◆ Information provided ◆

◇ ◇ ◇

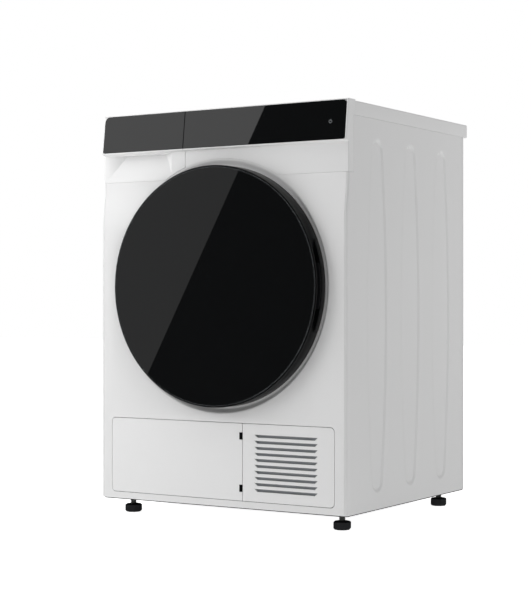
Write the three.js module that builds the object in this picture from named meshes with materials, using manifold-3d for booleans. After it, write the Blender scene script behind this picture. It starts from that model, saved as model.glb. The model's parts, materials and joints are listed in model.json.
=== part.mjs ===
// A freestanding tumble dryer, 60 cm wide, built as separate pieces that come apart on a bench.
// Millimetres, +Z up, the door faces -Y. The origin is on the floor under the middle of the machine.

import * as THREE from 'three';
import { ConvexGeometry } from 'three/addons/geometries/ConvexGeometry.js';
import { mergeVertices } from 'three/addons/utils/BufferGeometryUtils.js';
import Module from 'manifold-3d';

const wasm = await Module();
wasm.setup();

// ---------------------------------------------------------------- overall sizes
const WIDTH = 600;
const HEIGHT = 850;
const BODY_DEPTH = 537; // side panels, front to back
const LID_OVERHANG = 17.5; // worktop behind the side panels
const DOOR_PROUD = 26.5; // door glass in front of the cabinet
const BODY_BOTTOM = 35; // lower edge of the sheet-metal casing

// ---------------------------------------------------------------- clearances and skins
const GAP = 0.3; // between pieces that meet
const SEAM = 1; // open joint between visible panels
const SHEET = 1.2; // pressed steel
const WALL = 2.6; // moulded plastic
const RUN_GAP = 0.4; // round a turning piece

// ---------------------------------------------------------------- front
const CORNER = 5; // chamfered vertical edge of the casing
const SETBACK = 8; // the upper front lies this far behind the lower front
const CURVE_LOW = 610; // the front begins to lean back here
const CURVE_HIGH = 695; // and is upright again here
const CURVE_STEPS = 5;
const FASCIA_SEAM = 707; // lower edge of the control fascia
const FASCIA_WRAP = 27.5; // fascia round the side of the casing
const LID_FRONT = 35.6;
const LID_SIDE = 819.5; // lower edge of the worktop
const LID_TOP = 848; // the worktop lies a little below the fascia's upper edge
const LID_CHAMFER = 3;
const LID_HEEL = 4; // chamfer under the rear edge
const GLASS_BOTTOM = 770;
const GLASS_TOP = 848;
const GLASS_BOTTOM_Y = -1.5;
const GLASS_TOP_Y = 8;
const GLASS_THICK = 3.2;
const GLASS_MARGIN = 3.6; // white edge beside the glass
const LEDGE_DROP = 4.5; // underside of the glass ledge

// ---------------------------------------------------------------- water drawer
const DRAWER_EDGE = -88.1; // joint between the drawer front and the fascia
const DRAWER_FRONT_DEPTH = 26.4;
const SCOOP_LEFT = -283;
const SCOOP_RIGHT = -123;
const SCOOP_LOW = 720;
const SCOOP_HIGH = 763;
const SCOOP_DEPTH = 15;
const SCOOP_INSET_LEFT = 33;
const SCOOP_INSET_RIGHT = 15;
const FRAME_Y = 27; // frame behind the drawer front
const TANK_LEFT = -290;
const TANK_RIGHT = -100;
const TANK_LOW = 741;
const TANK_HIGH = 812;
const TANK_BACK = 465;
const TANK_FILL_RADIUS = 18;
const SLEEVE_GAP = 2;

// ---------------------------------------------------------------- door and mouth
const DOOR_Z = 484;
const DOOR_RADIUS = 246.5;
const DOOR_GLASS_THICK = 4;
const DOOR_REAR = 11.4;
const RING_REAR = 9;
const DISH_MARGIN = 14.5; // the dish reaches this far beyond the door
const DISH_RADIUS = DOOR_RADIUS + DISH_MARGIN;
const DISH_DEPTH = 12;
const RING_SEAM = DISH_RADIUS + SEAM; // round edge where the fascia meets the front panel
const OPENING_LEDGE = 38.5; // the door laps over the opening by this much
const OPENING_RADIUS = DOOR_RADIUS - OPENING_LEDGE;
const MOUTH_LEDGE = 16;
const MOUTH_RADIUS = OPENING_RADIUS - MOUTH_LEDGE;
const BOWL_MARGIN = 40.5;
const BOWL_RADIUS = MOUTH_RADIUS - BOWL_MARGIN;
const BOWL_BACK = 90;
const GRIP_DEPTH = 17.5;
const GRIP_CHORD = DOOR_RADIUS - GRIP_DEPTH; // floor of the finger recess in the door's edge
const GRIP_HALF = 45;
const GRIP_LIP = 21; // the recess starts this far in front of the cabinet
const GRIP_BACK = 5; // and ends this far in front of it
const GRIP_PLATE = 2.5;
const HINGE_INSET = 8.5;
const HINGE_X = HINGE_INSET - DOOR_RADIUS;
const HINGE_Y = -14;
const HINGE_BARREL = 5;
const HINGE_PIN = 2.2;
const HINGE_HALF = 28;
const HINGE_LUG = 16;
const HINGE_NOTCH = 52;
const LATCH_INSET = 28.5;
const LATCH_X = DOOR_RADIUS - LATCH_INSET;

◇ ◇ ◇

◆ Exercise directions ◆
All of the material must be reproduced exactly.

◆ Exercise output ◆
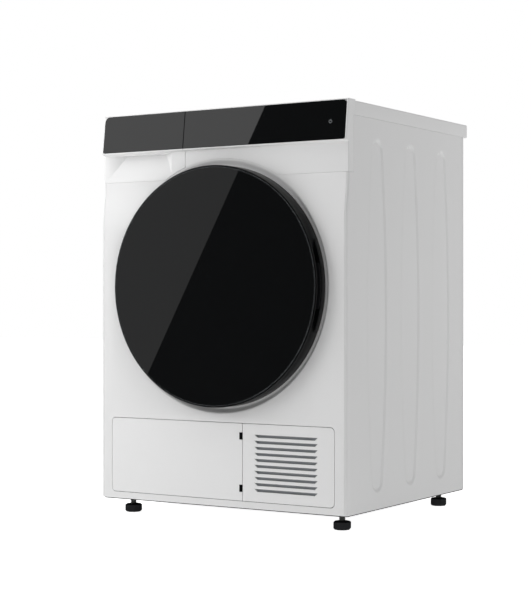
Write the three.js module that builds the object in this picture from named meshes with materials, using manifold-3d for booleans. After it, write the Blender scene script behind this picture. It starts from that model, saved as model.glb. The model's parts, materials and joints are listed in model.json.
=== part.mjs ===
// A freestanding tumble dryer, 60 cm wide, built as separate pieces that come apart on a bench.
// Millimetres, +Z up, the door faces -Y. The origin is on the floor under the middle of the machine.

import * as THREE from 'three';
import { ConvexGeometry } from 'three/addons/geometries/ConvexGeometry.js';
import { mergeVertices } from 'three/addons/utils/BufferGeometryUtils.js';
import Module from 'manifold-3d';

const wasm = await Module();
wasm.setup();

// ---------------------------------------------------------------- overall sizes
const WIDTH = 600;
const HEIGHT = 850;
const BODY_DEPTH = 537; // side panels, front to back
const LID_OVERHANG = 17.5; // worktop behind the side panels
const DOOR_PROUD = 26.5; // door glass in front of the cabinet
const BODY_BOTTOM = 35; // lower edge of the sheet-metal casing

// ---------------------------------------------------------------- clearances and skins
const GAP = 0.3; // between pieces that meet
const SEAM = 1; // open joint between visible panels
const SHEET = 1.2; // pressed steel
const WALL = 2.6; // moulded plastic
const RUN_GAP = 0.4; // round a turning piece

// ---------------------------------------------------------------- front
const CORNER = 5; // chamfered vertical edge of the casing
const SETBACK = 8; // the upper front lies this far behind the lower front
const CURVE_LOW = 610; // the front begins to lean back here
const CURVE_HIGH = 695; // and is upright again here
const CURVE_STEPS = 5;
const FASCIA_SEAM = 707; // lower edge of the control fascia
const FASCIA_WRAP = 27.5; // fascia round the side of the casing
const LID_FRONT = 35.6;
const LID_SIDE = 819.5; // lower edge of the worktop
const LID_TOP = 848; // the worktop lies a little below the fascia's upper edge
const LID_CHAMFER = 3;
const LID_HEEL = 4; // chamfer under the rear edge
const GLASS_BOTTOM = 770;
const GLASS_TOP = 848;
const GLASS_BOTTOM_Y = -1.5;
const GLASS_TOP_Y = 8;
const GLASS_THICK = 3.2;
const GLASS_MARGIN = 3.6; // white edge beside the glass
const LEDGE_DROP = 4.5; // underside of the glass ledge

// ---------------------------------------------------------------- water drawer
const DRAWER_EDGE = -88.1; // joint between the drawer front and the fascia
const DRAWER_FRONT_DEPTH = 26.4;
const SCOOP_LEFT = -283;
const SCOOP_RIGHT = -123;
const SCOOP_LOW = 720;
const SCOOP_HIGH = 763;
const SCOOP_DEPTH = 15;
const SCOOP_INSET_LEFT = 33;
const SCOOP_INSET_RIGHT = 15;
const FRAME_Y = 27; // frame behind the drawer front
const TANK_LEFT = -290;
const TANK_RIGHT = -100;
const TANK_LOW = 741;
const TANK_HIGH = 812;
const TANK_BACK = 465;
const TANK_FILL_RADIUS = 18;
const SLEEVE_GAP = 2;

// ---------------------------------------------------------------- door and mouth
const DOOR_Z = 484;
const DOOR_RADIUS = 246.5;
const DOOR_GLASS_THICK = 4;
const DOOR_REAR = 11.4;
const RING_REAR = 9;
const DISH_MARGIN = 14.5; // the dish reaches this far beyond the door
const DISH_RADIUS = DOOR_RADIUS + DISH_MARGIN;
const DISH_DEPTH = 12;
const RING_SEAM = DISH_RADIUS + SEAM; // round edge where the fascia meets the front panel
const OPENING_LEDGE = 38.5; // the door laps over the opening by this much
const OPENING_RADIUS = DOOR_RADIUS - OPENING_LEDGE;
const MOUTH_LEDGE = 16;
const MOUTH_RADIUS = OPENING_RADIUS - MOUTH_LEDGE;
const BOWL_MARGIN = 40.5;
const BOWL_RADIUS = MOUTH_RADIUS - BOWL_MARGIN;
const BOWL_BACK = 90;
const GRIP_DEPTH = 17.5;
const GRIP_CHORD = DOOR_RADIUS - GRIP_DEPTH; // floor of the finger recess in the door's edge
const GRIP_HALF = 45;
const GRIP_LIP = 21; // the recess starts this far in front of the cabinet
const GRIP_BACK = 5; // and ends this far in front of it
const GRIP_PLATE = 2.5;
const HINGE_INSET = 8.5;
const HINGE_X = HINGE_INSET - DOOR_RADIUS;
const HINGE_Y = -14;
const HINGE_BARREL = 5;
const HINGE_PIN = 2.2;
const HINGE_HALF = 28;
const HINGE_LUG = 16;
const HINGE_NOTCH = 52;
const LATCH_INSET = 28.5;
const LATCH_X = DOOR_RADIUS - LATCH_INSET;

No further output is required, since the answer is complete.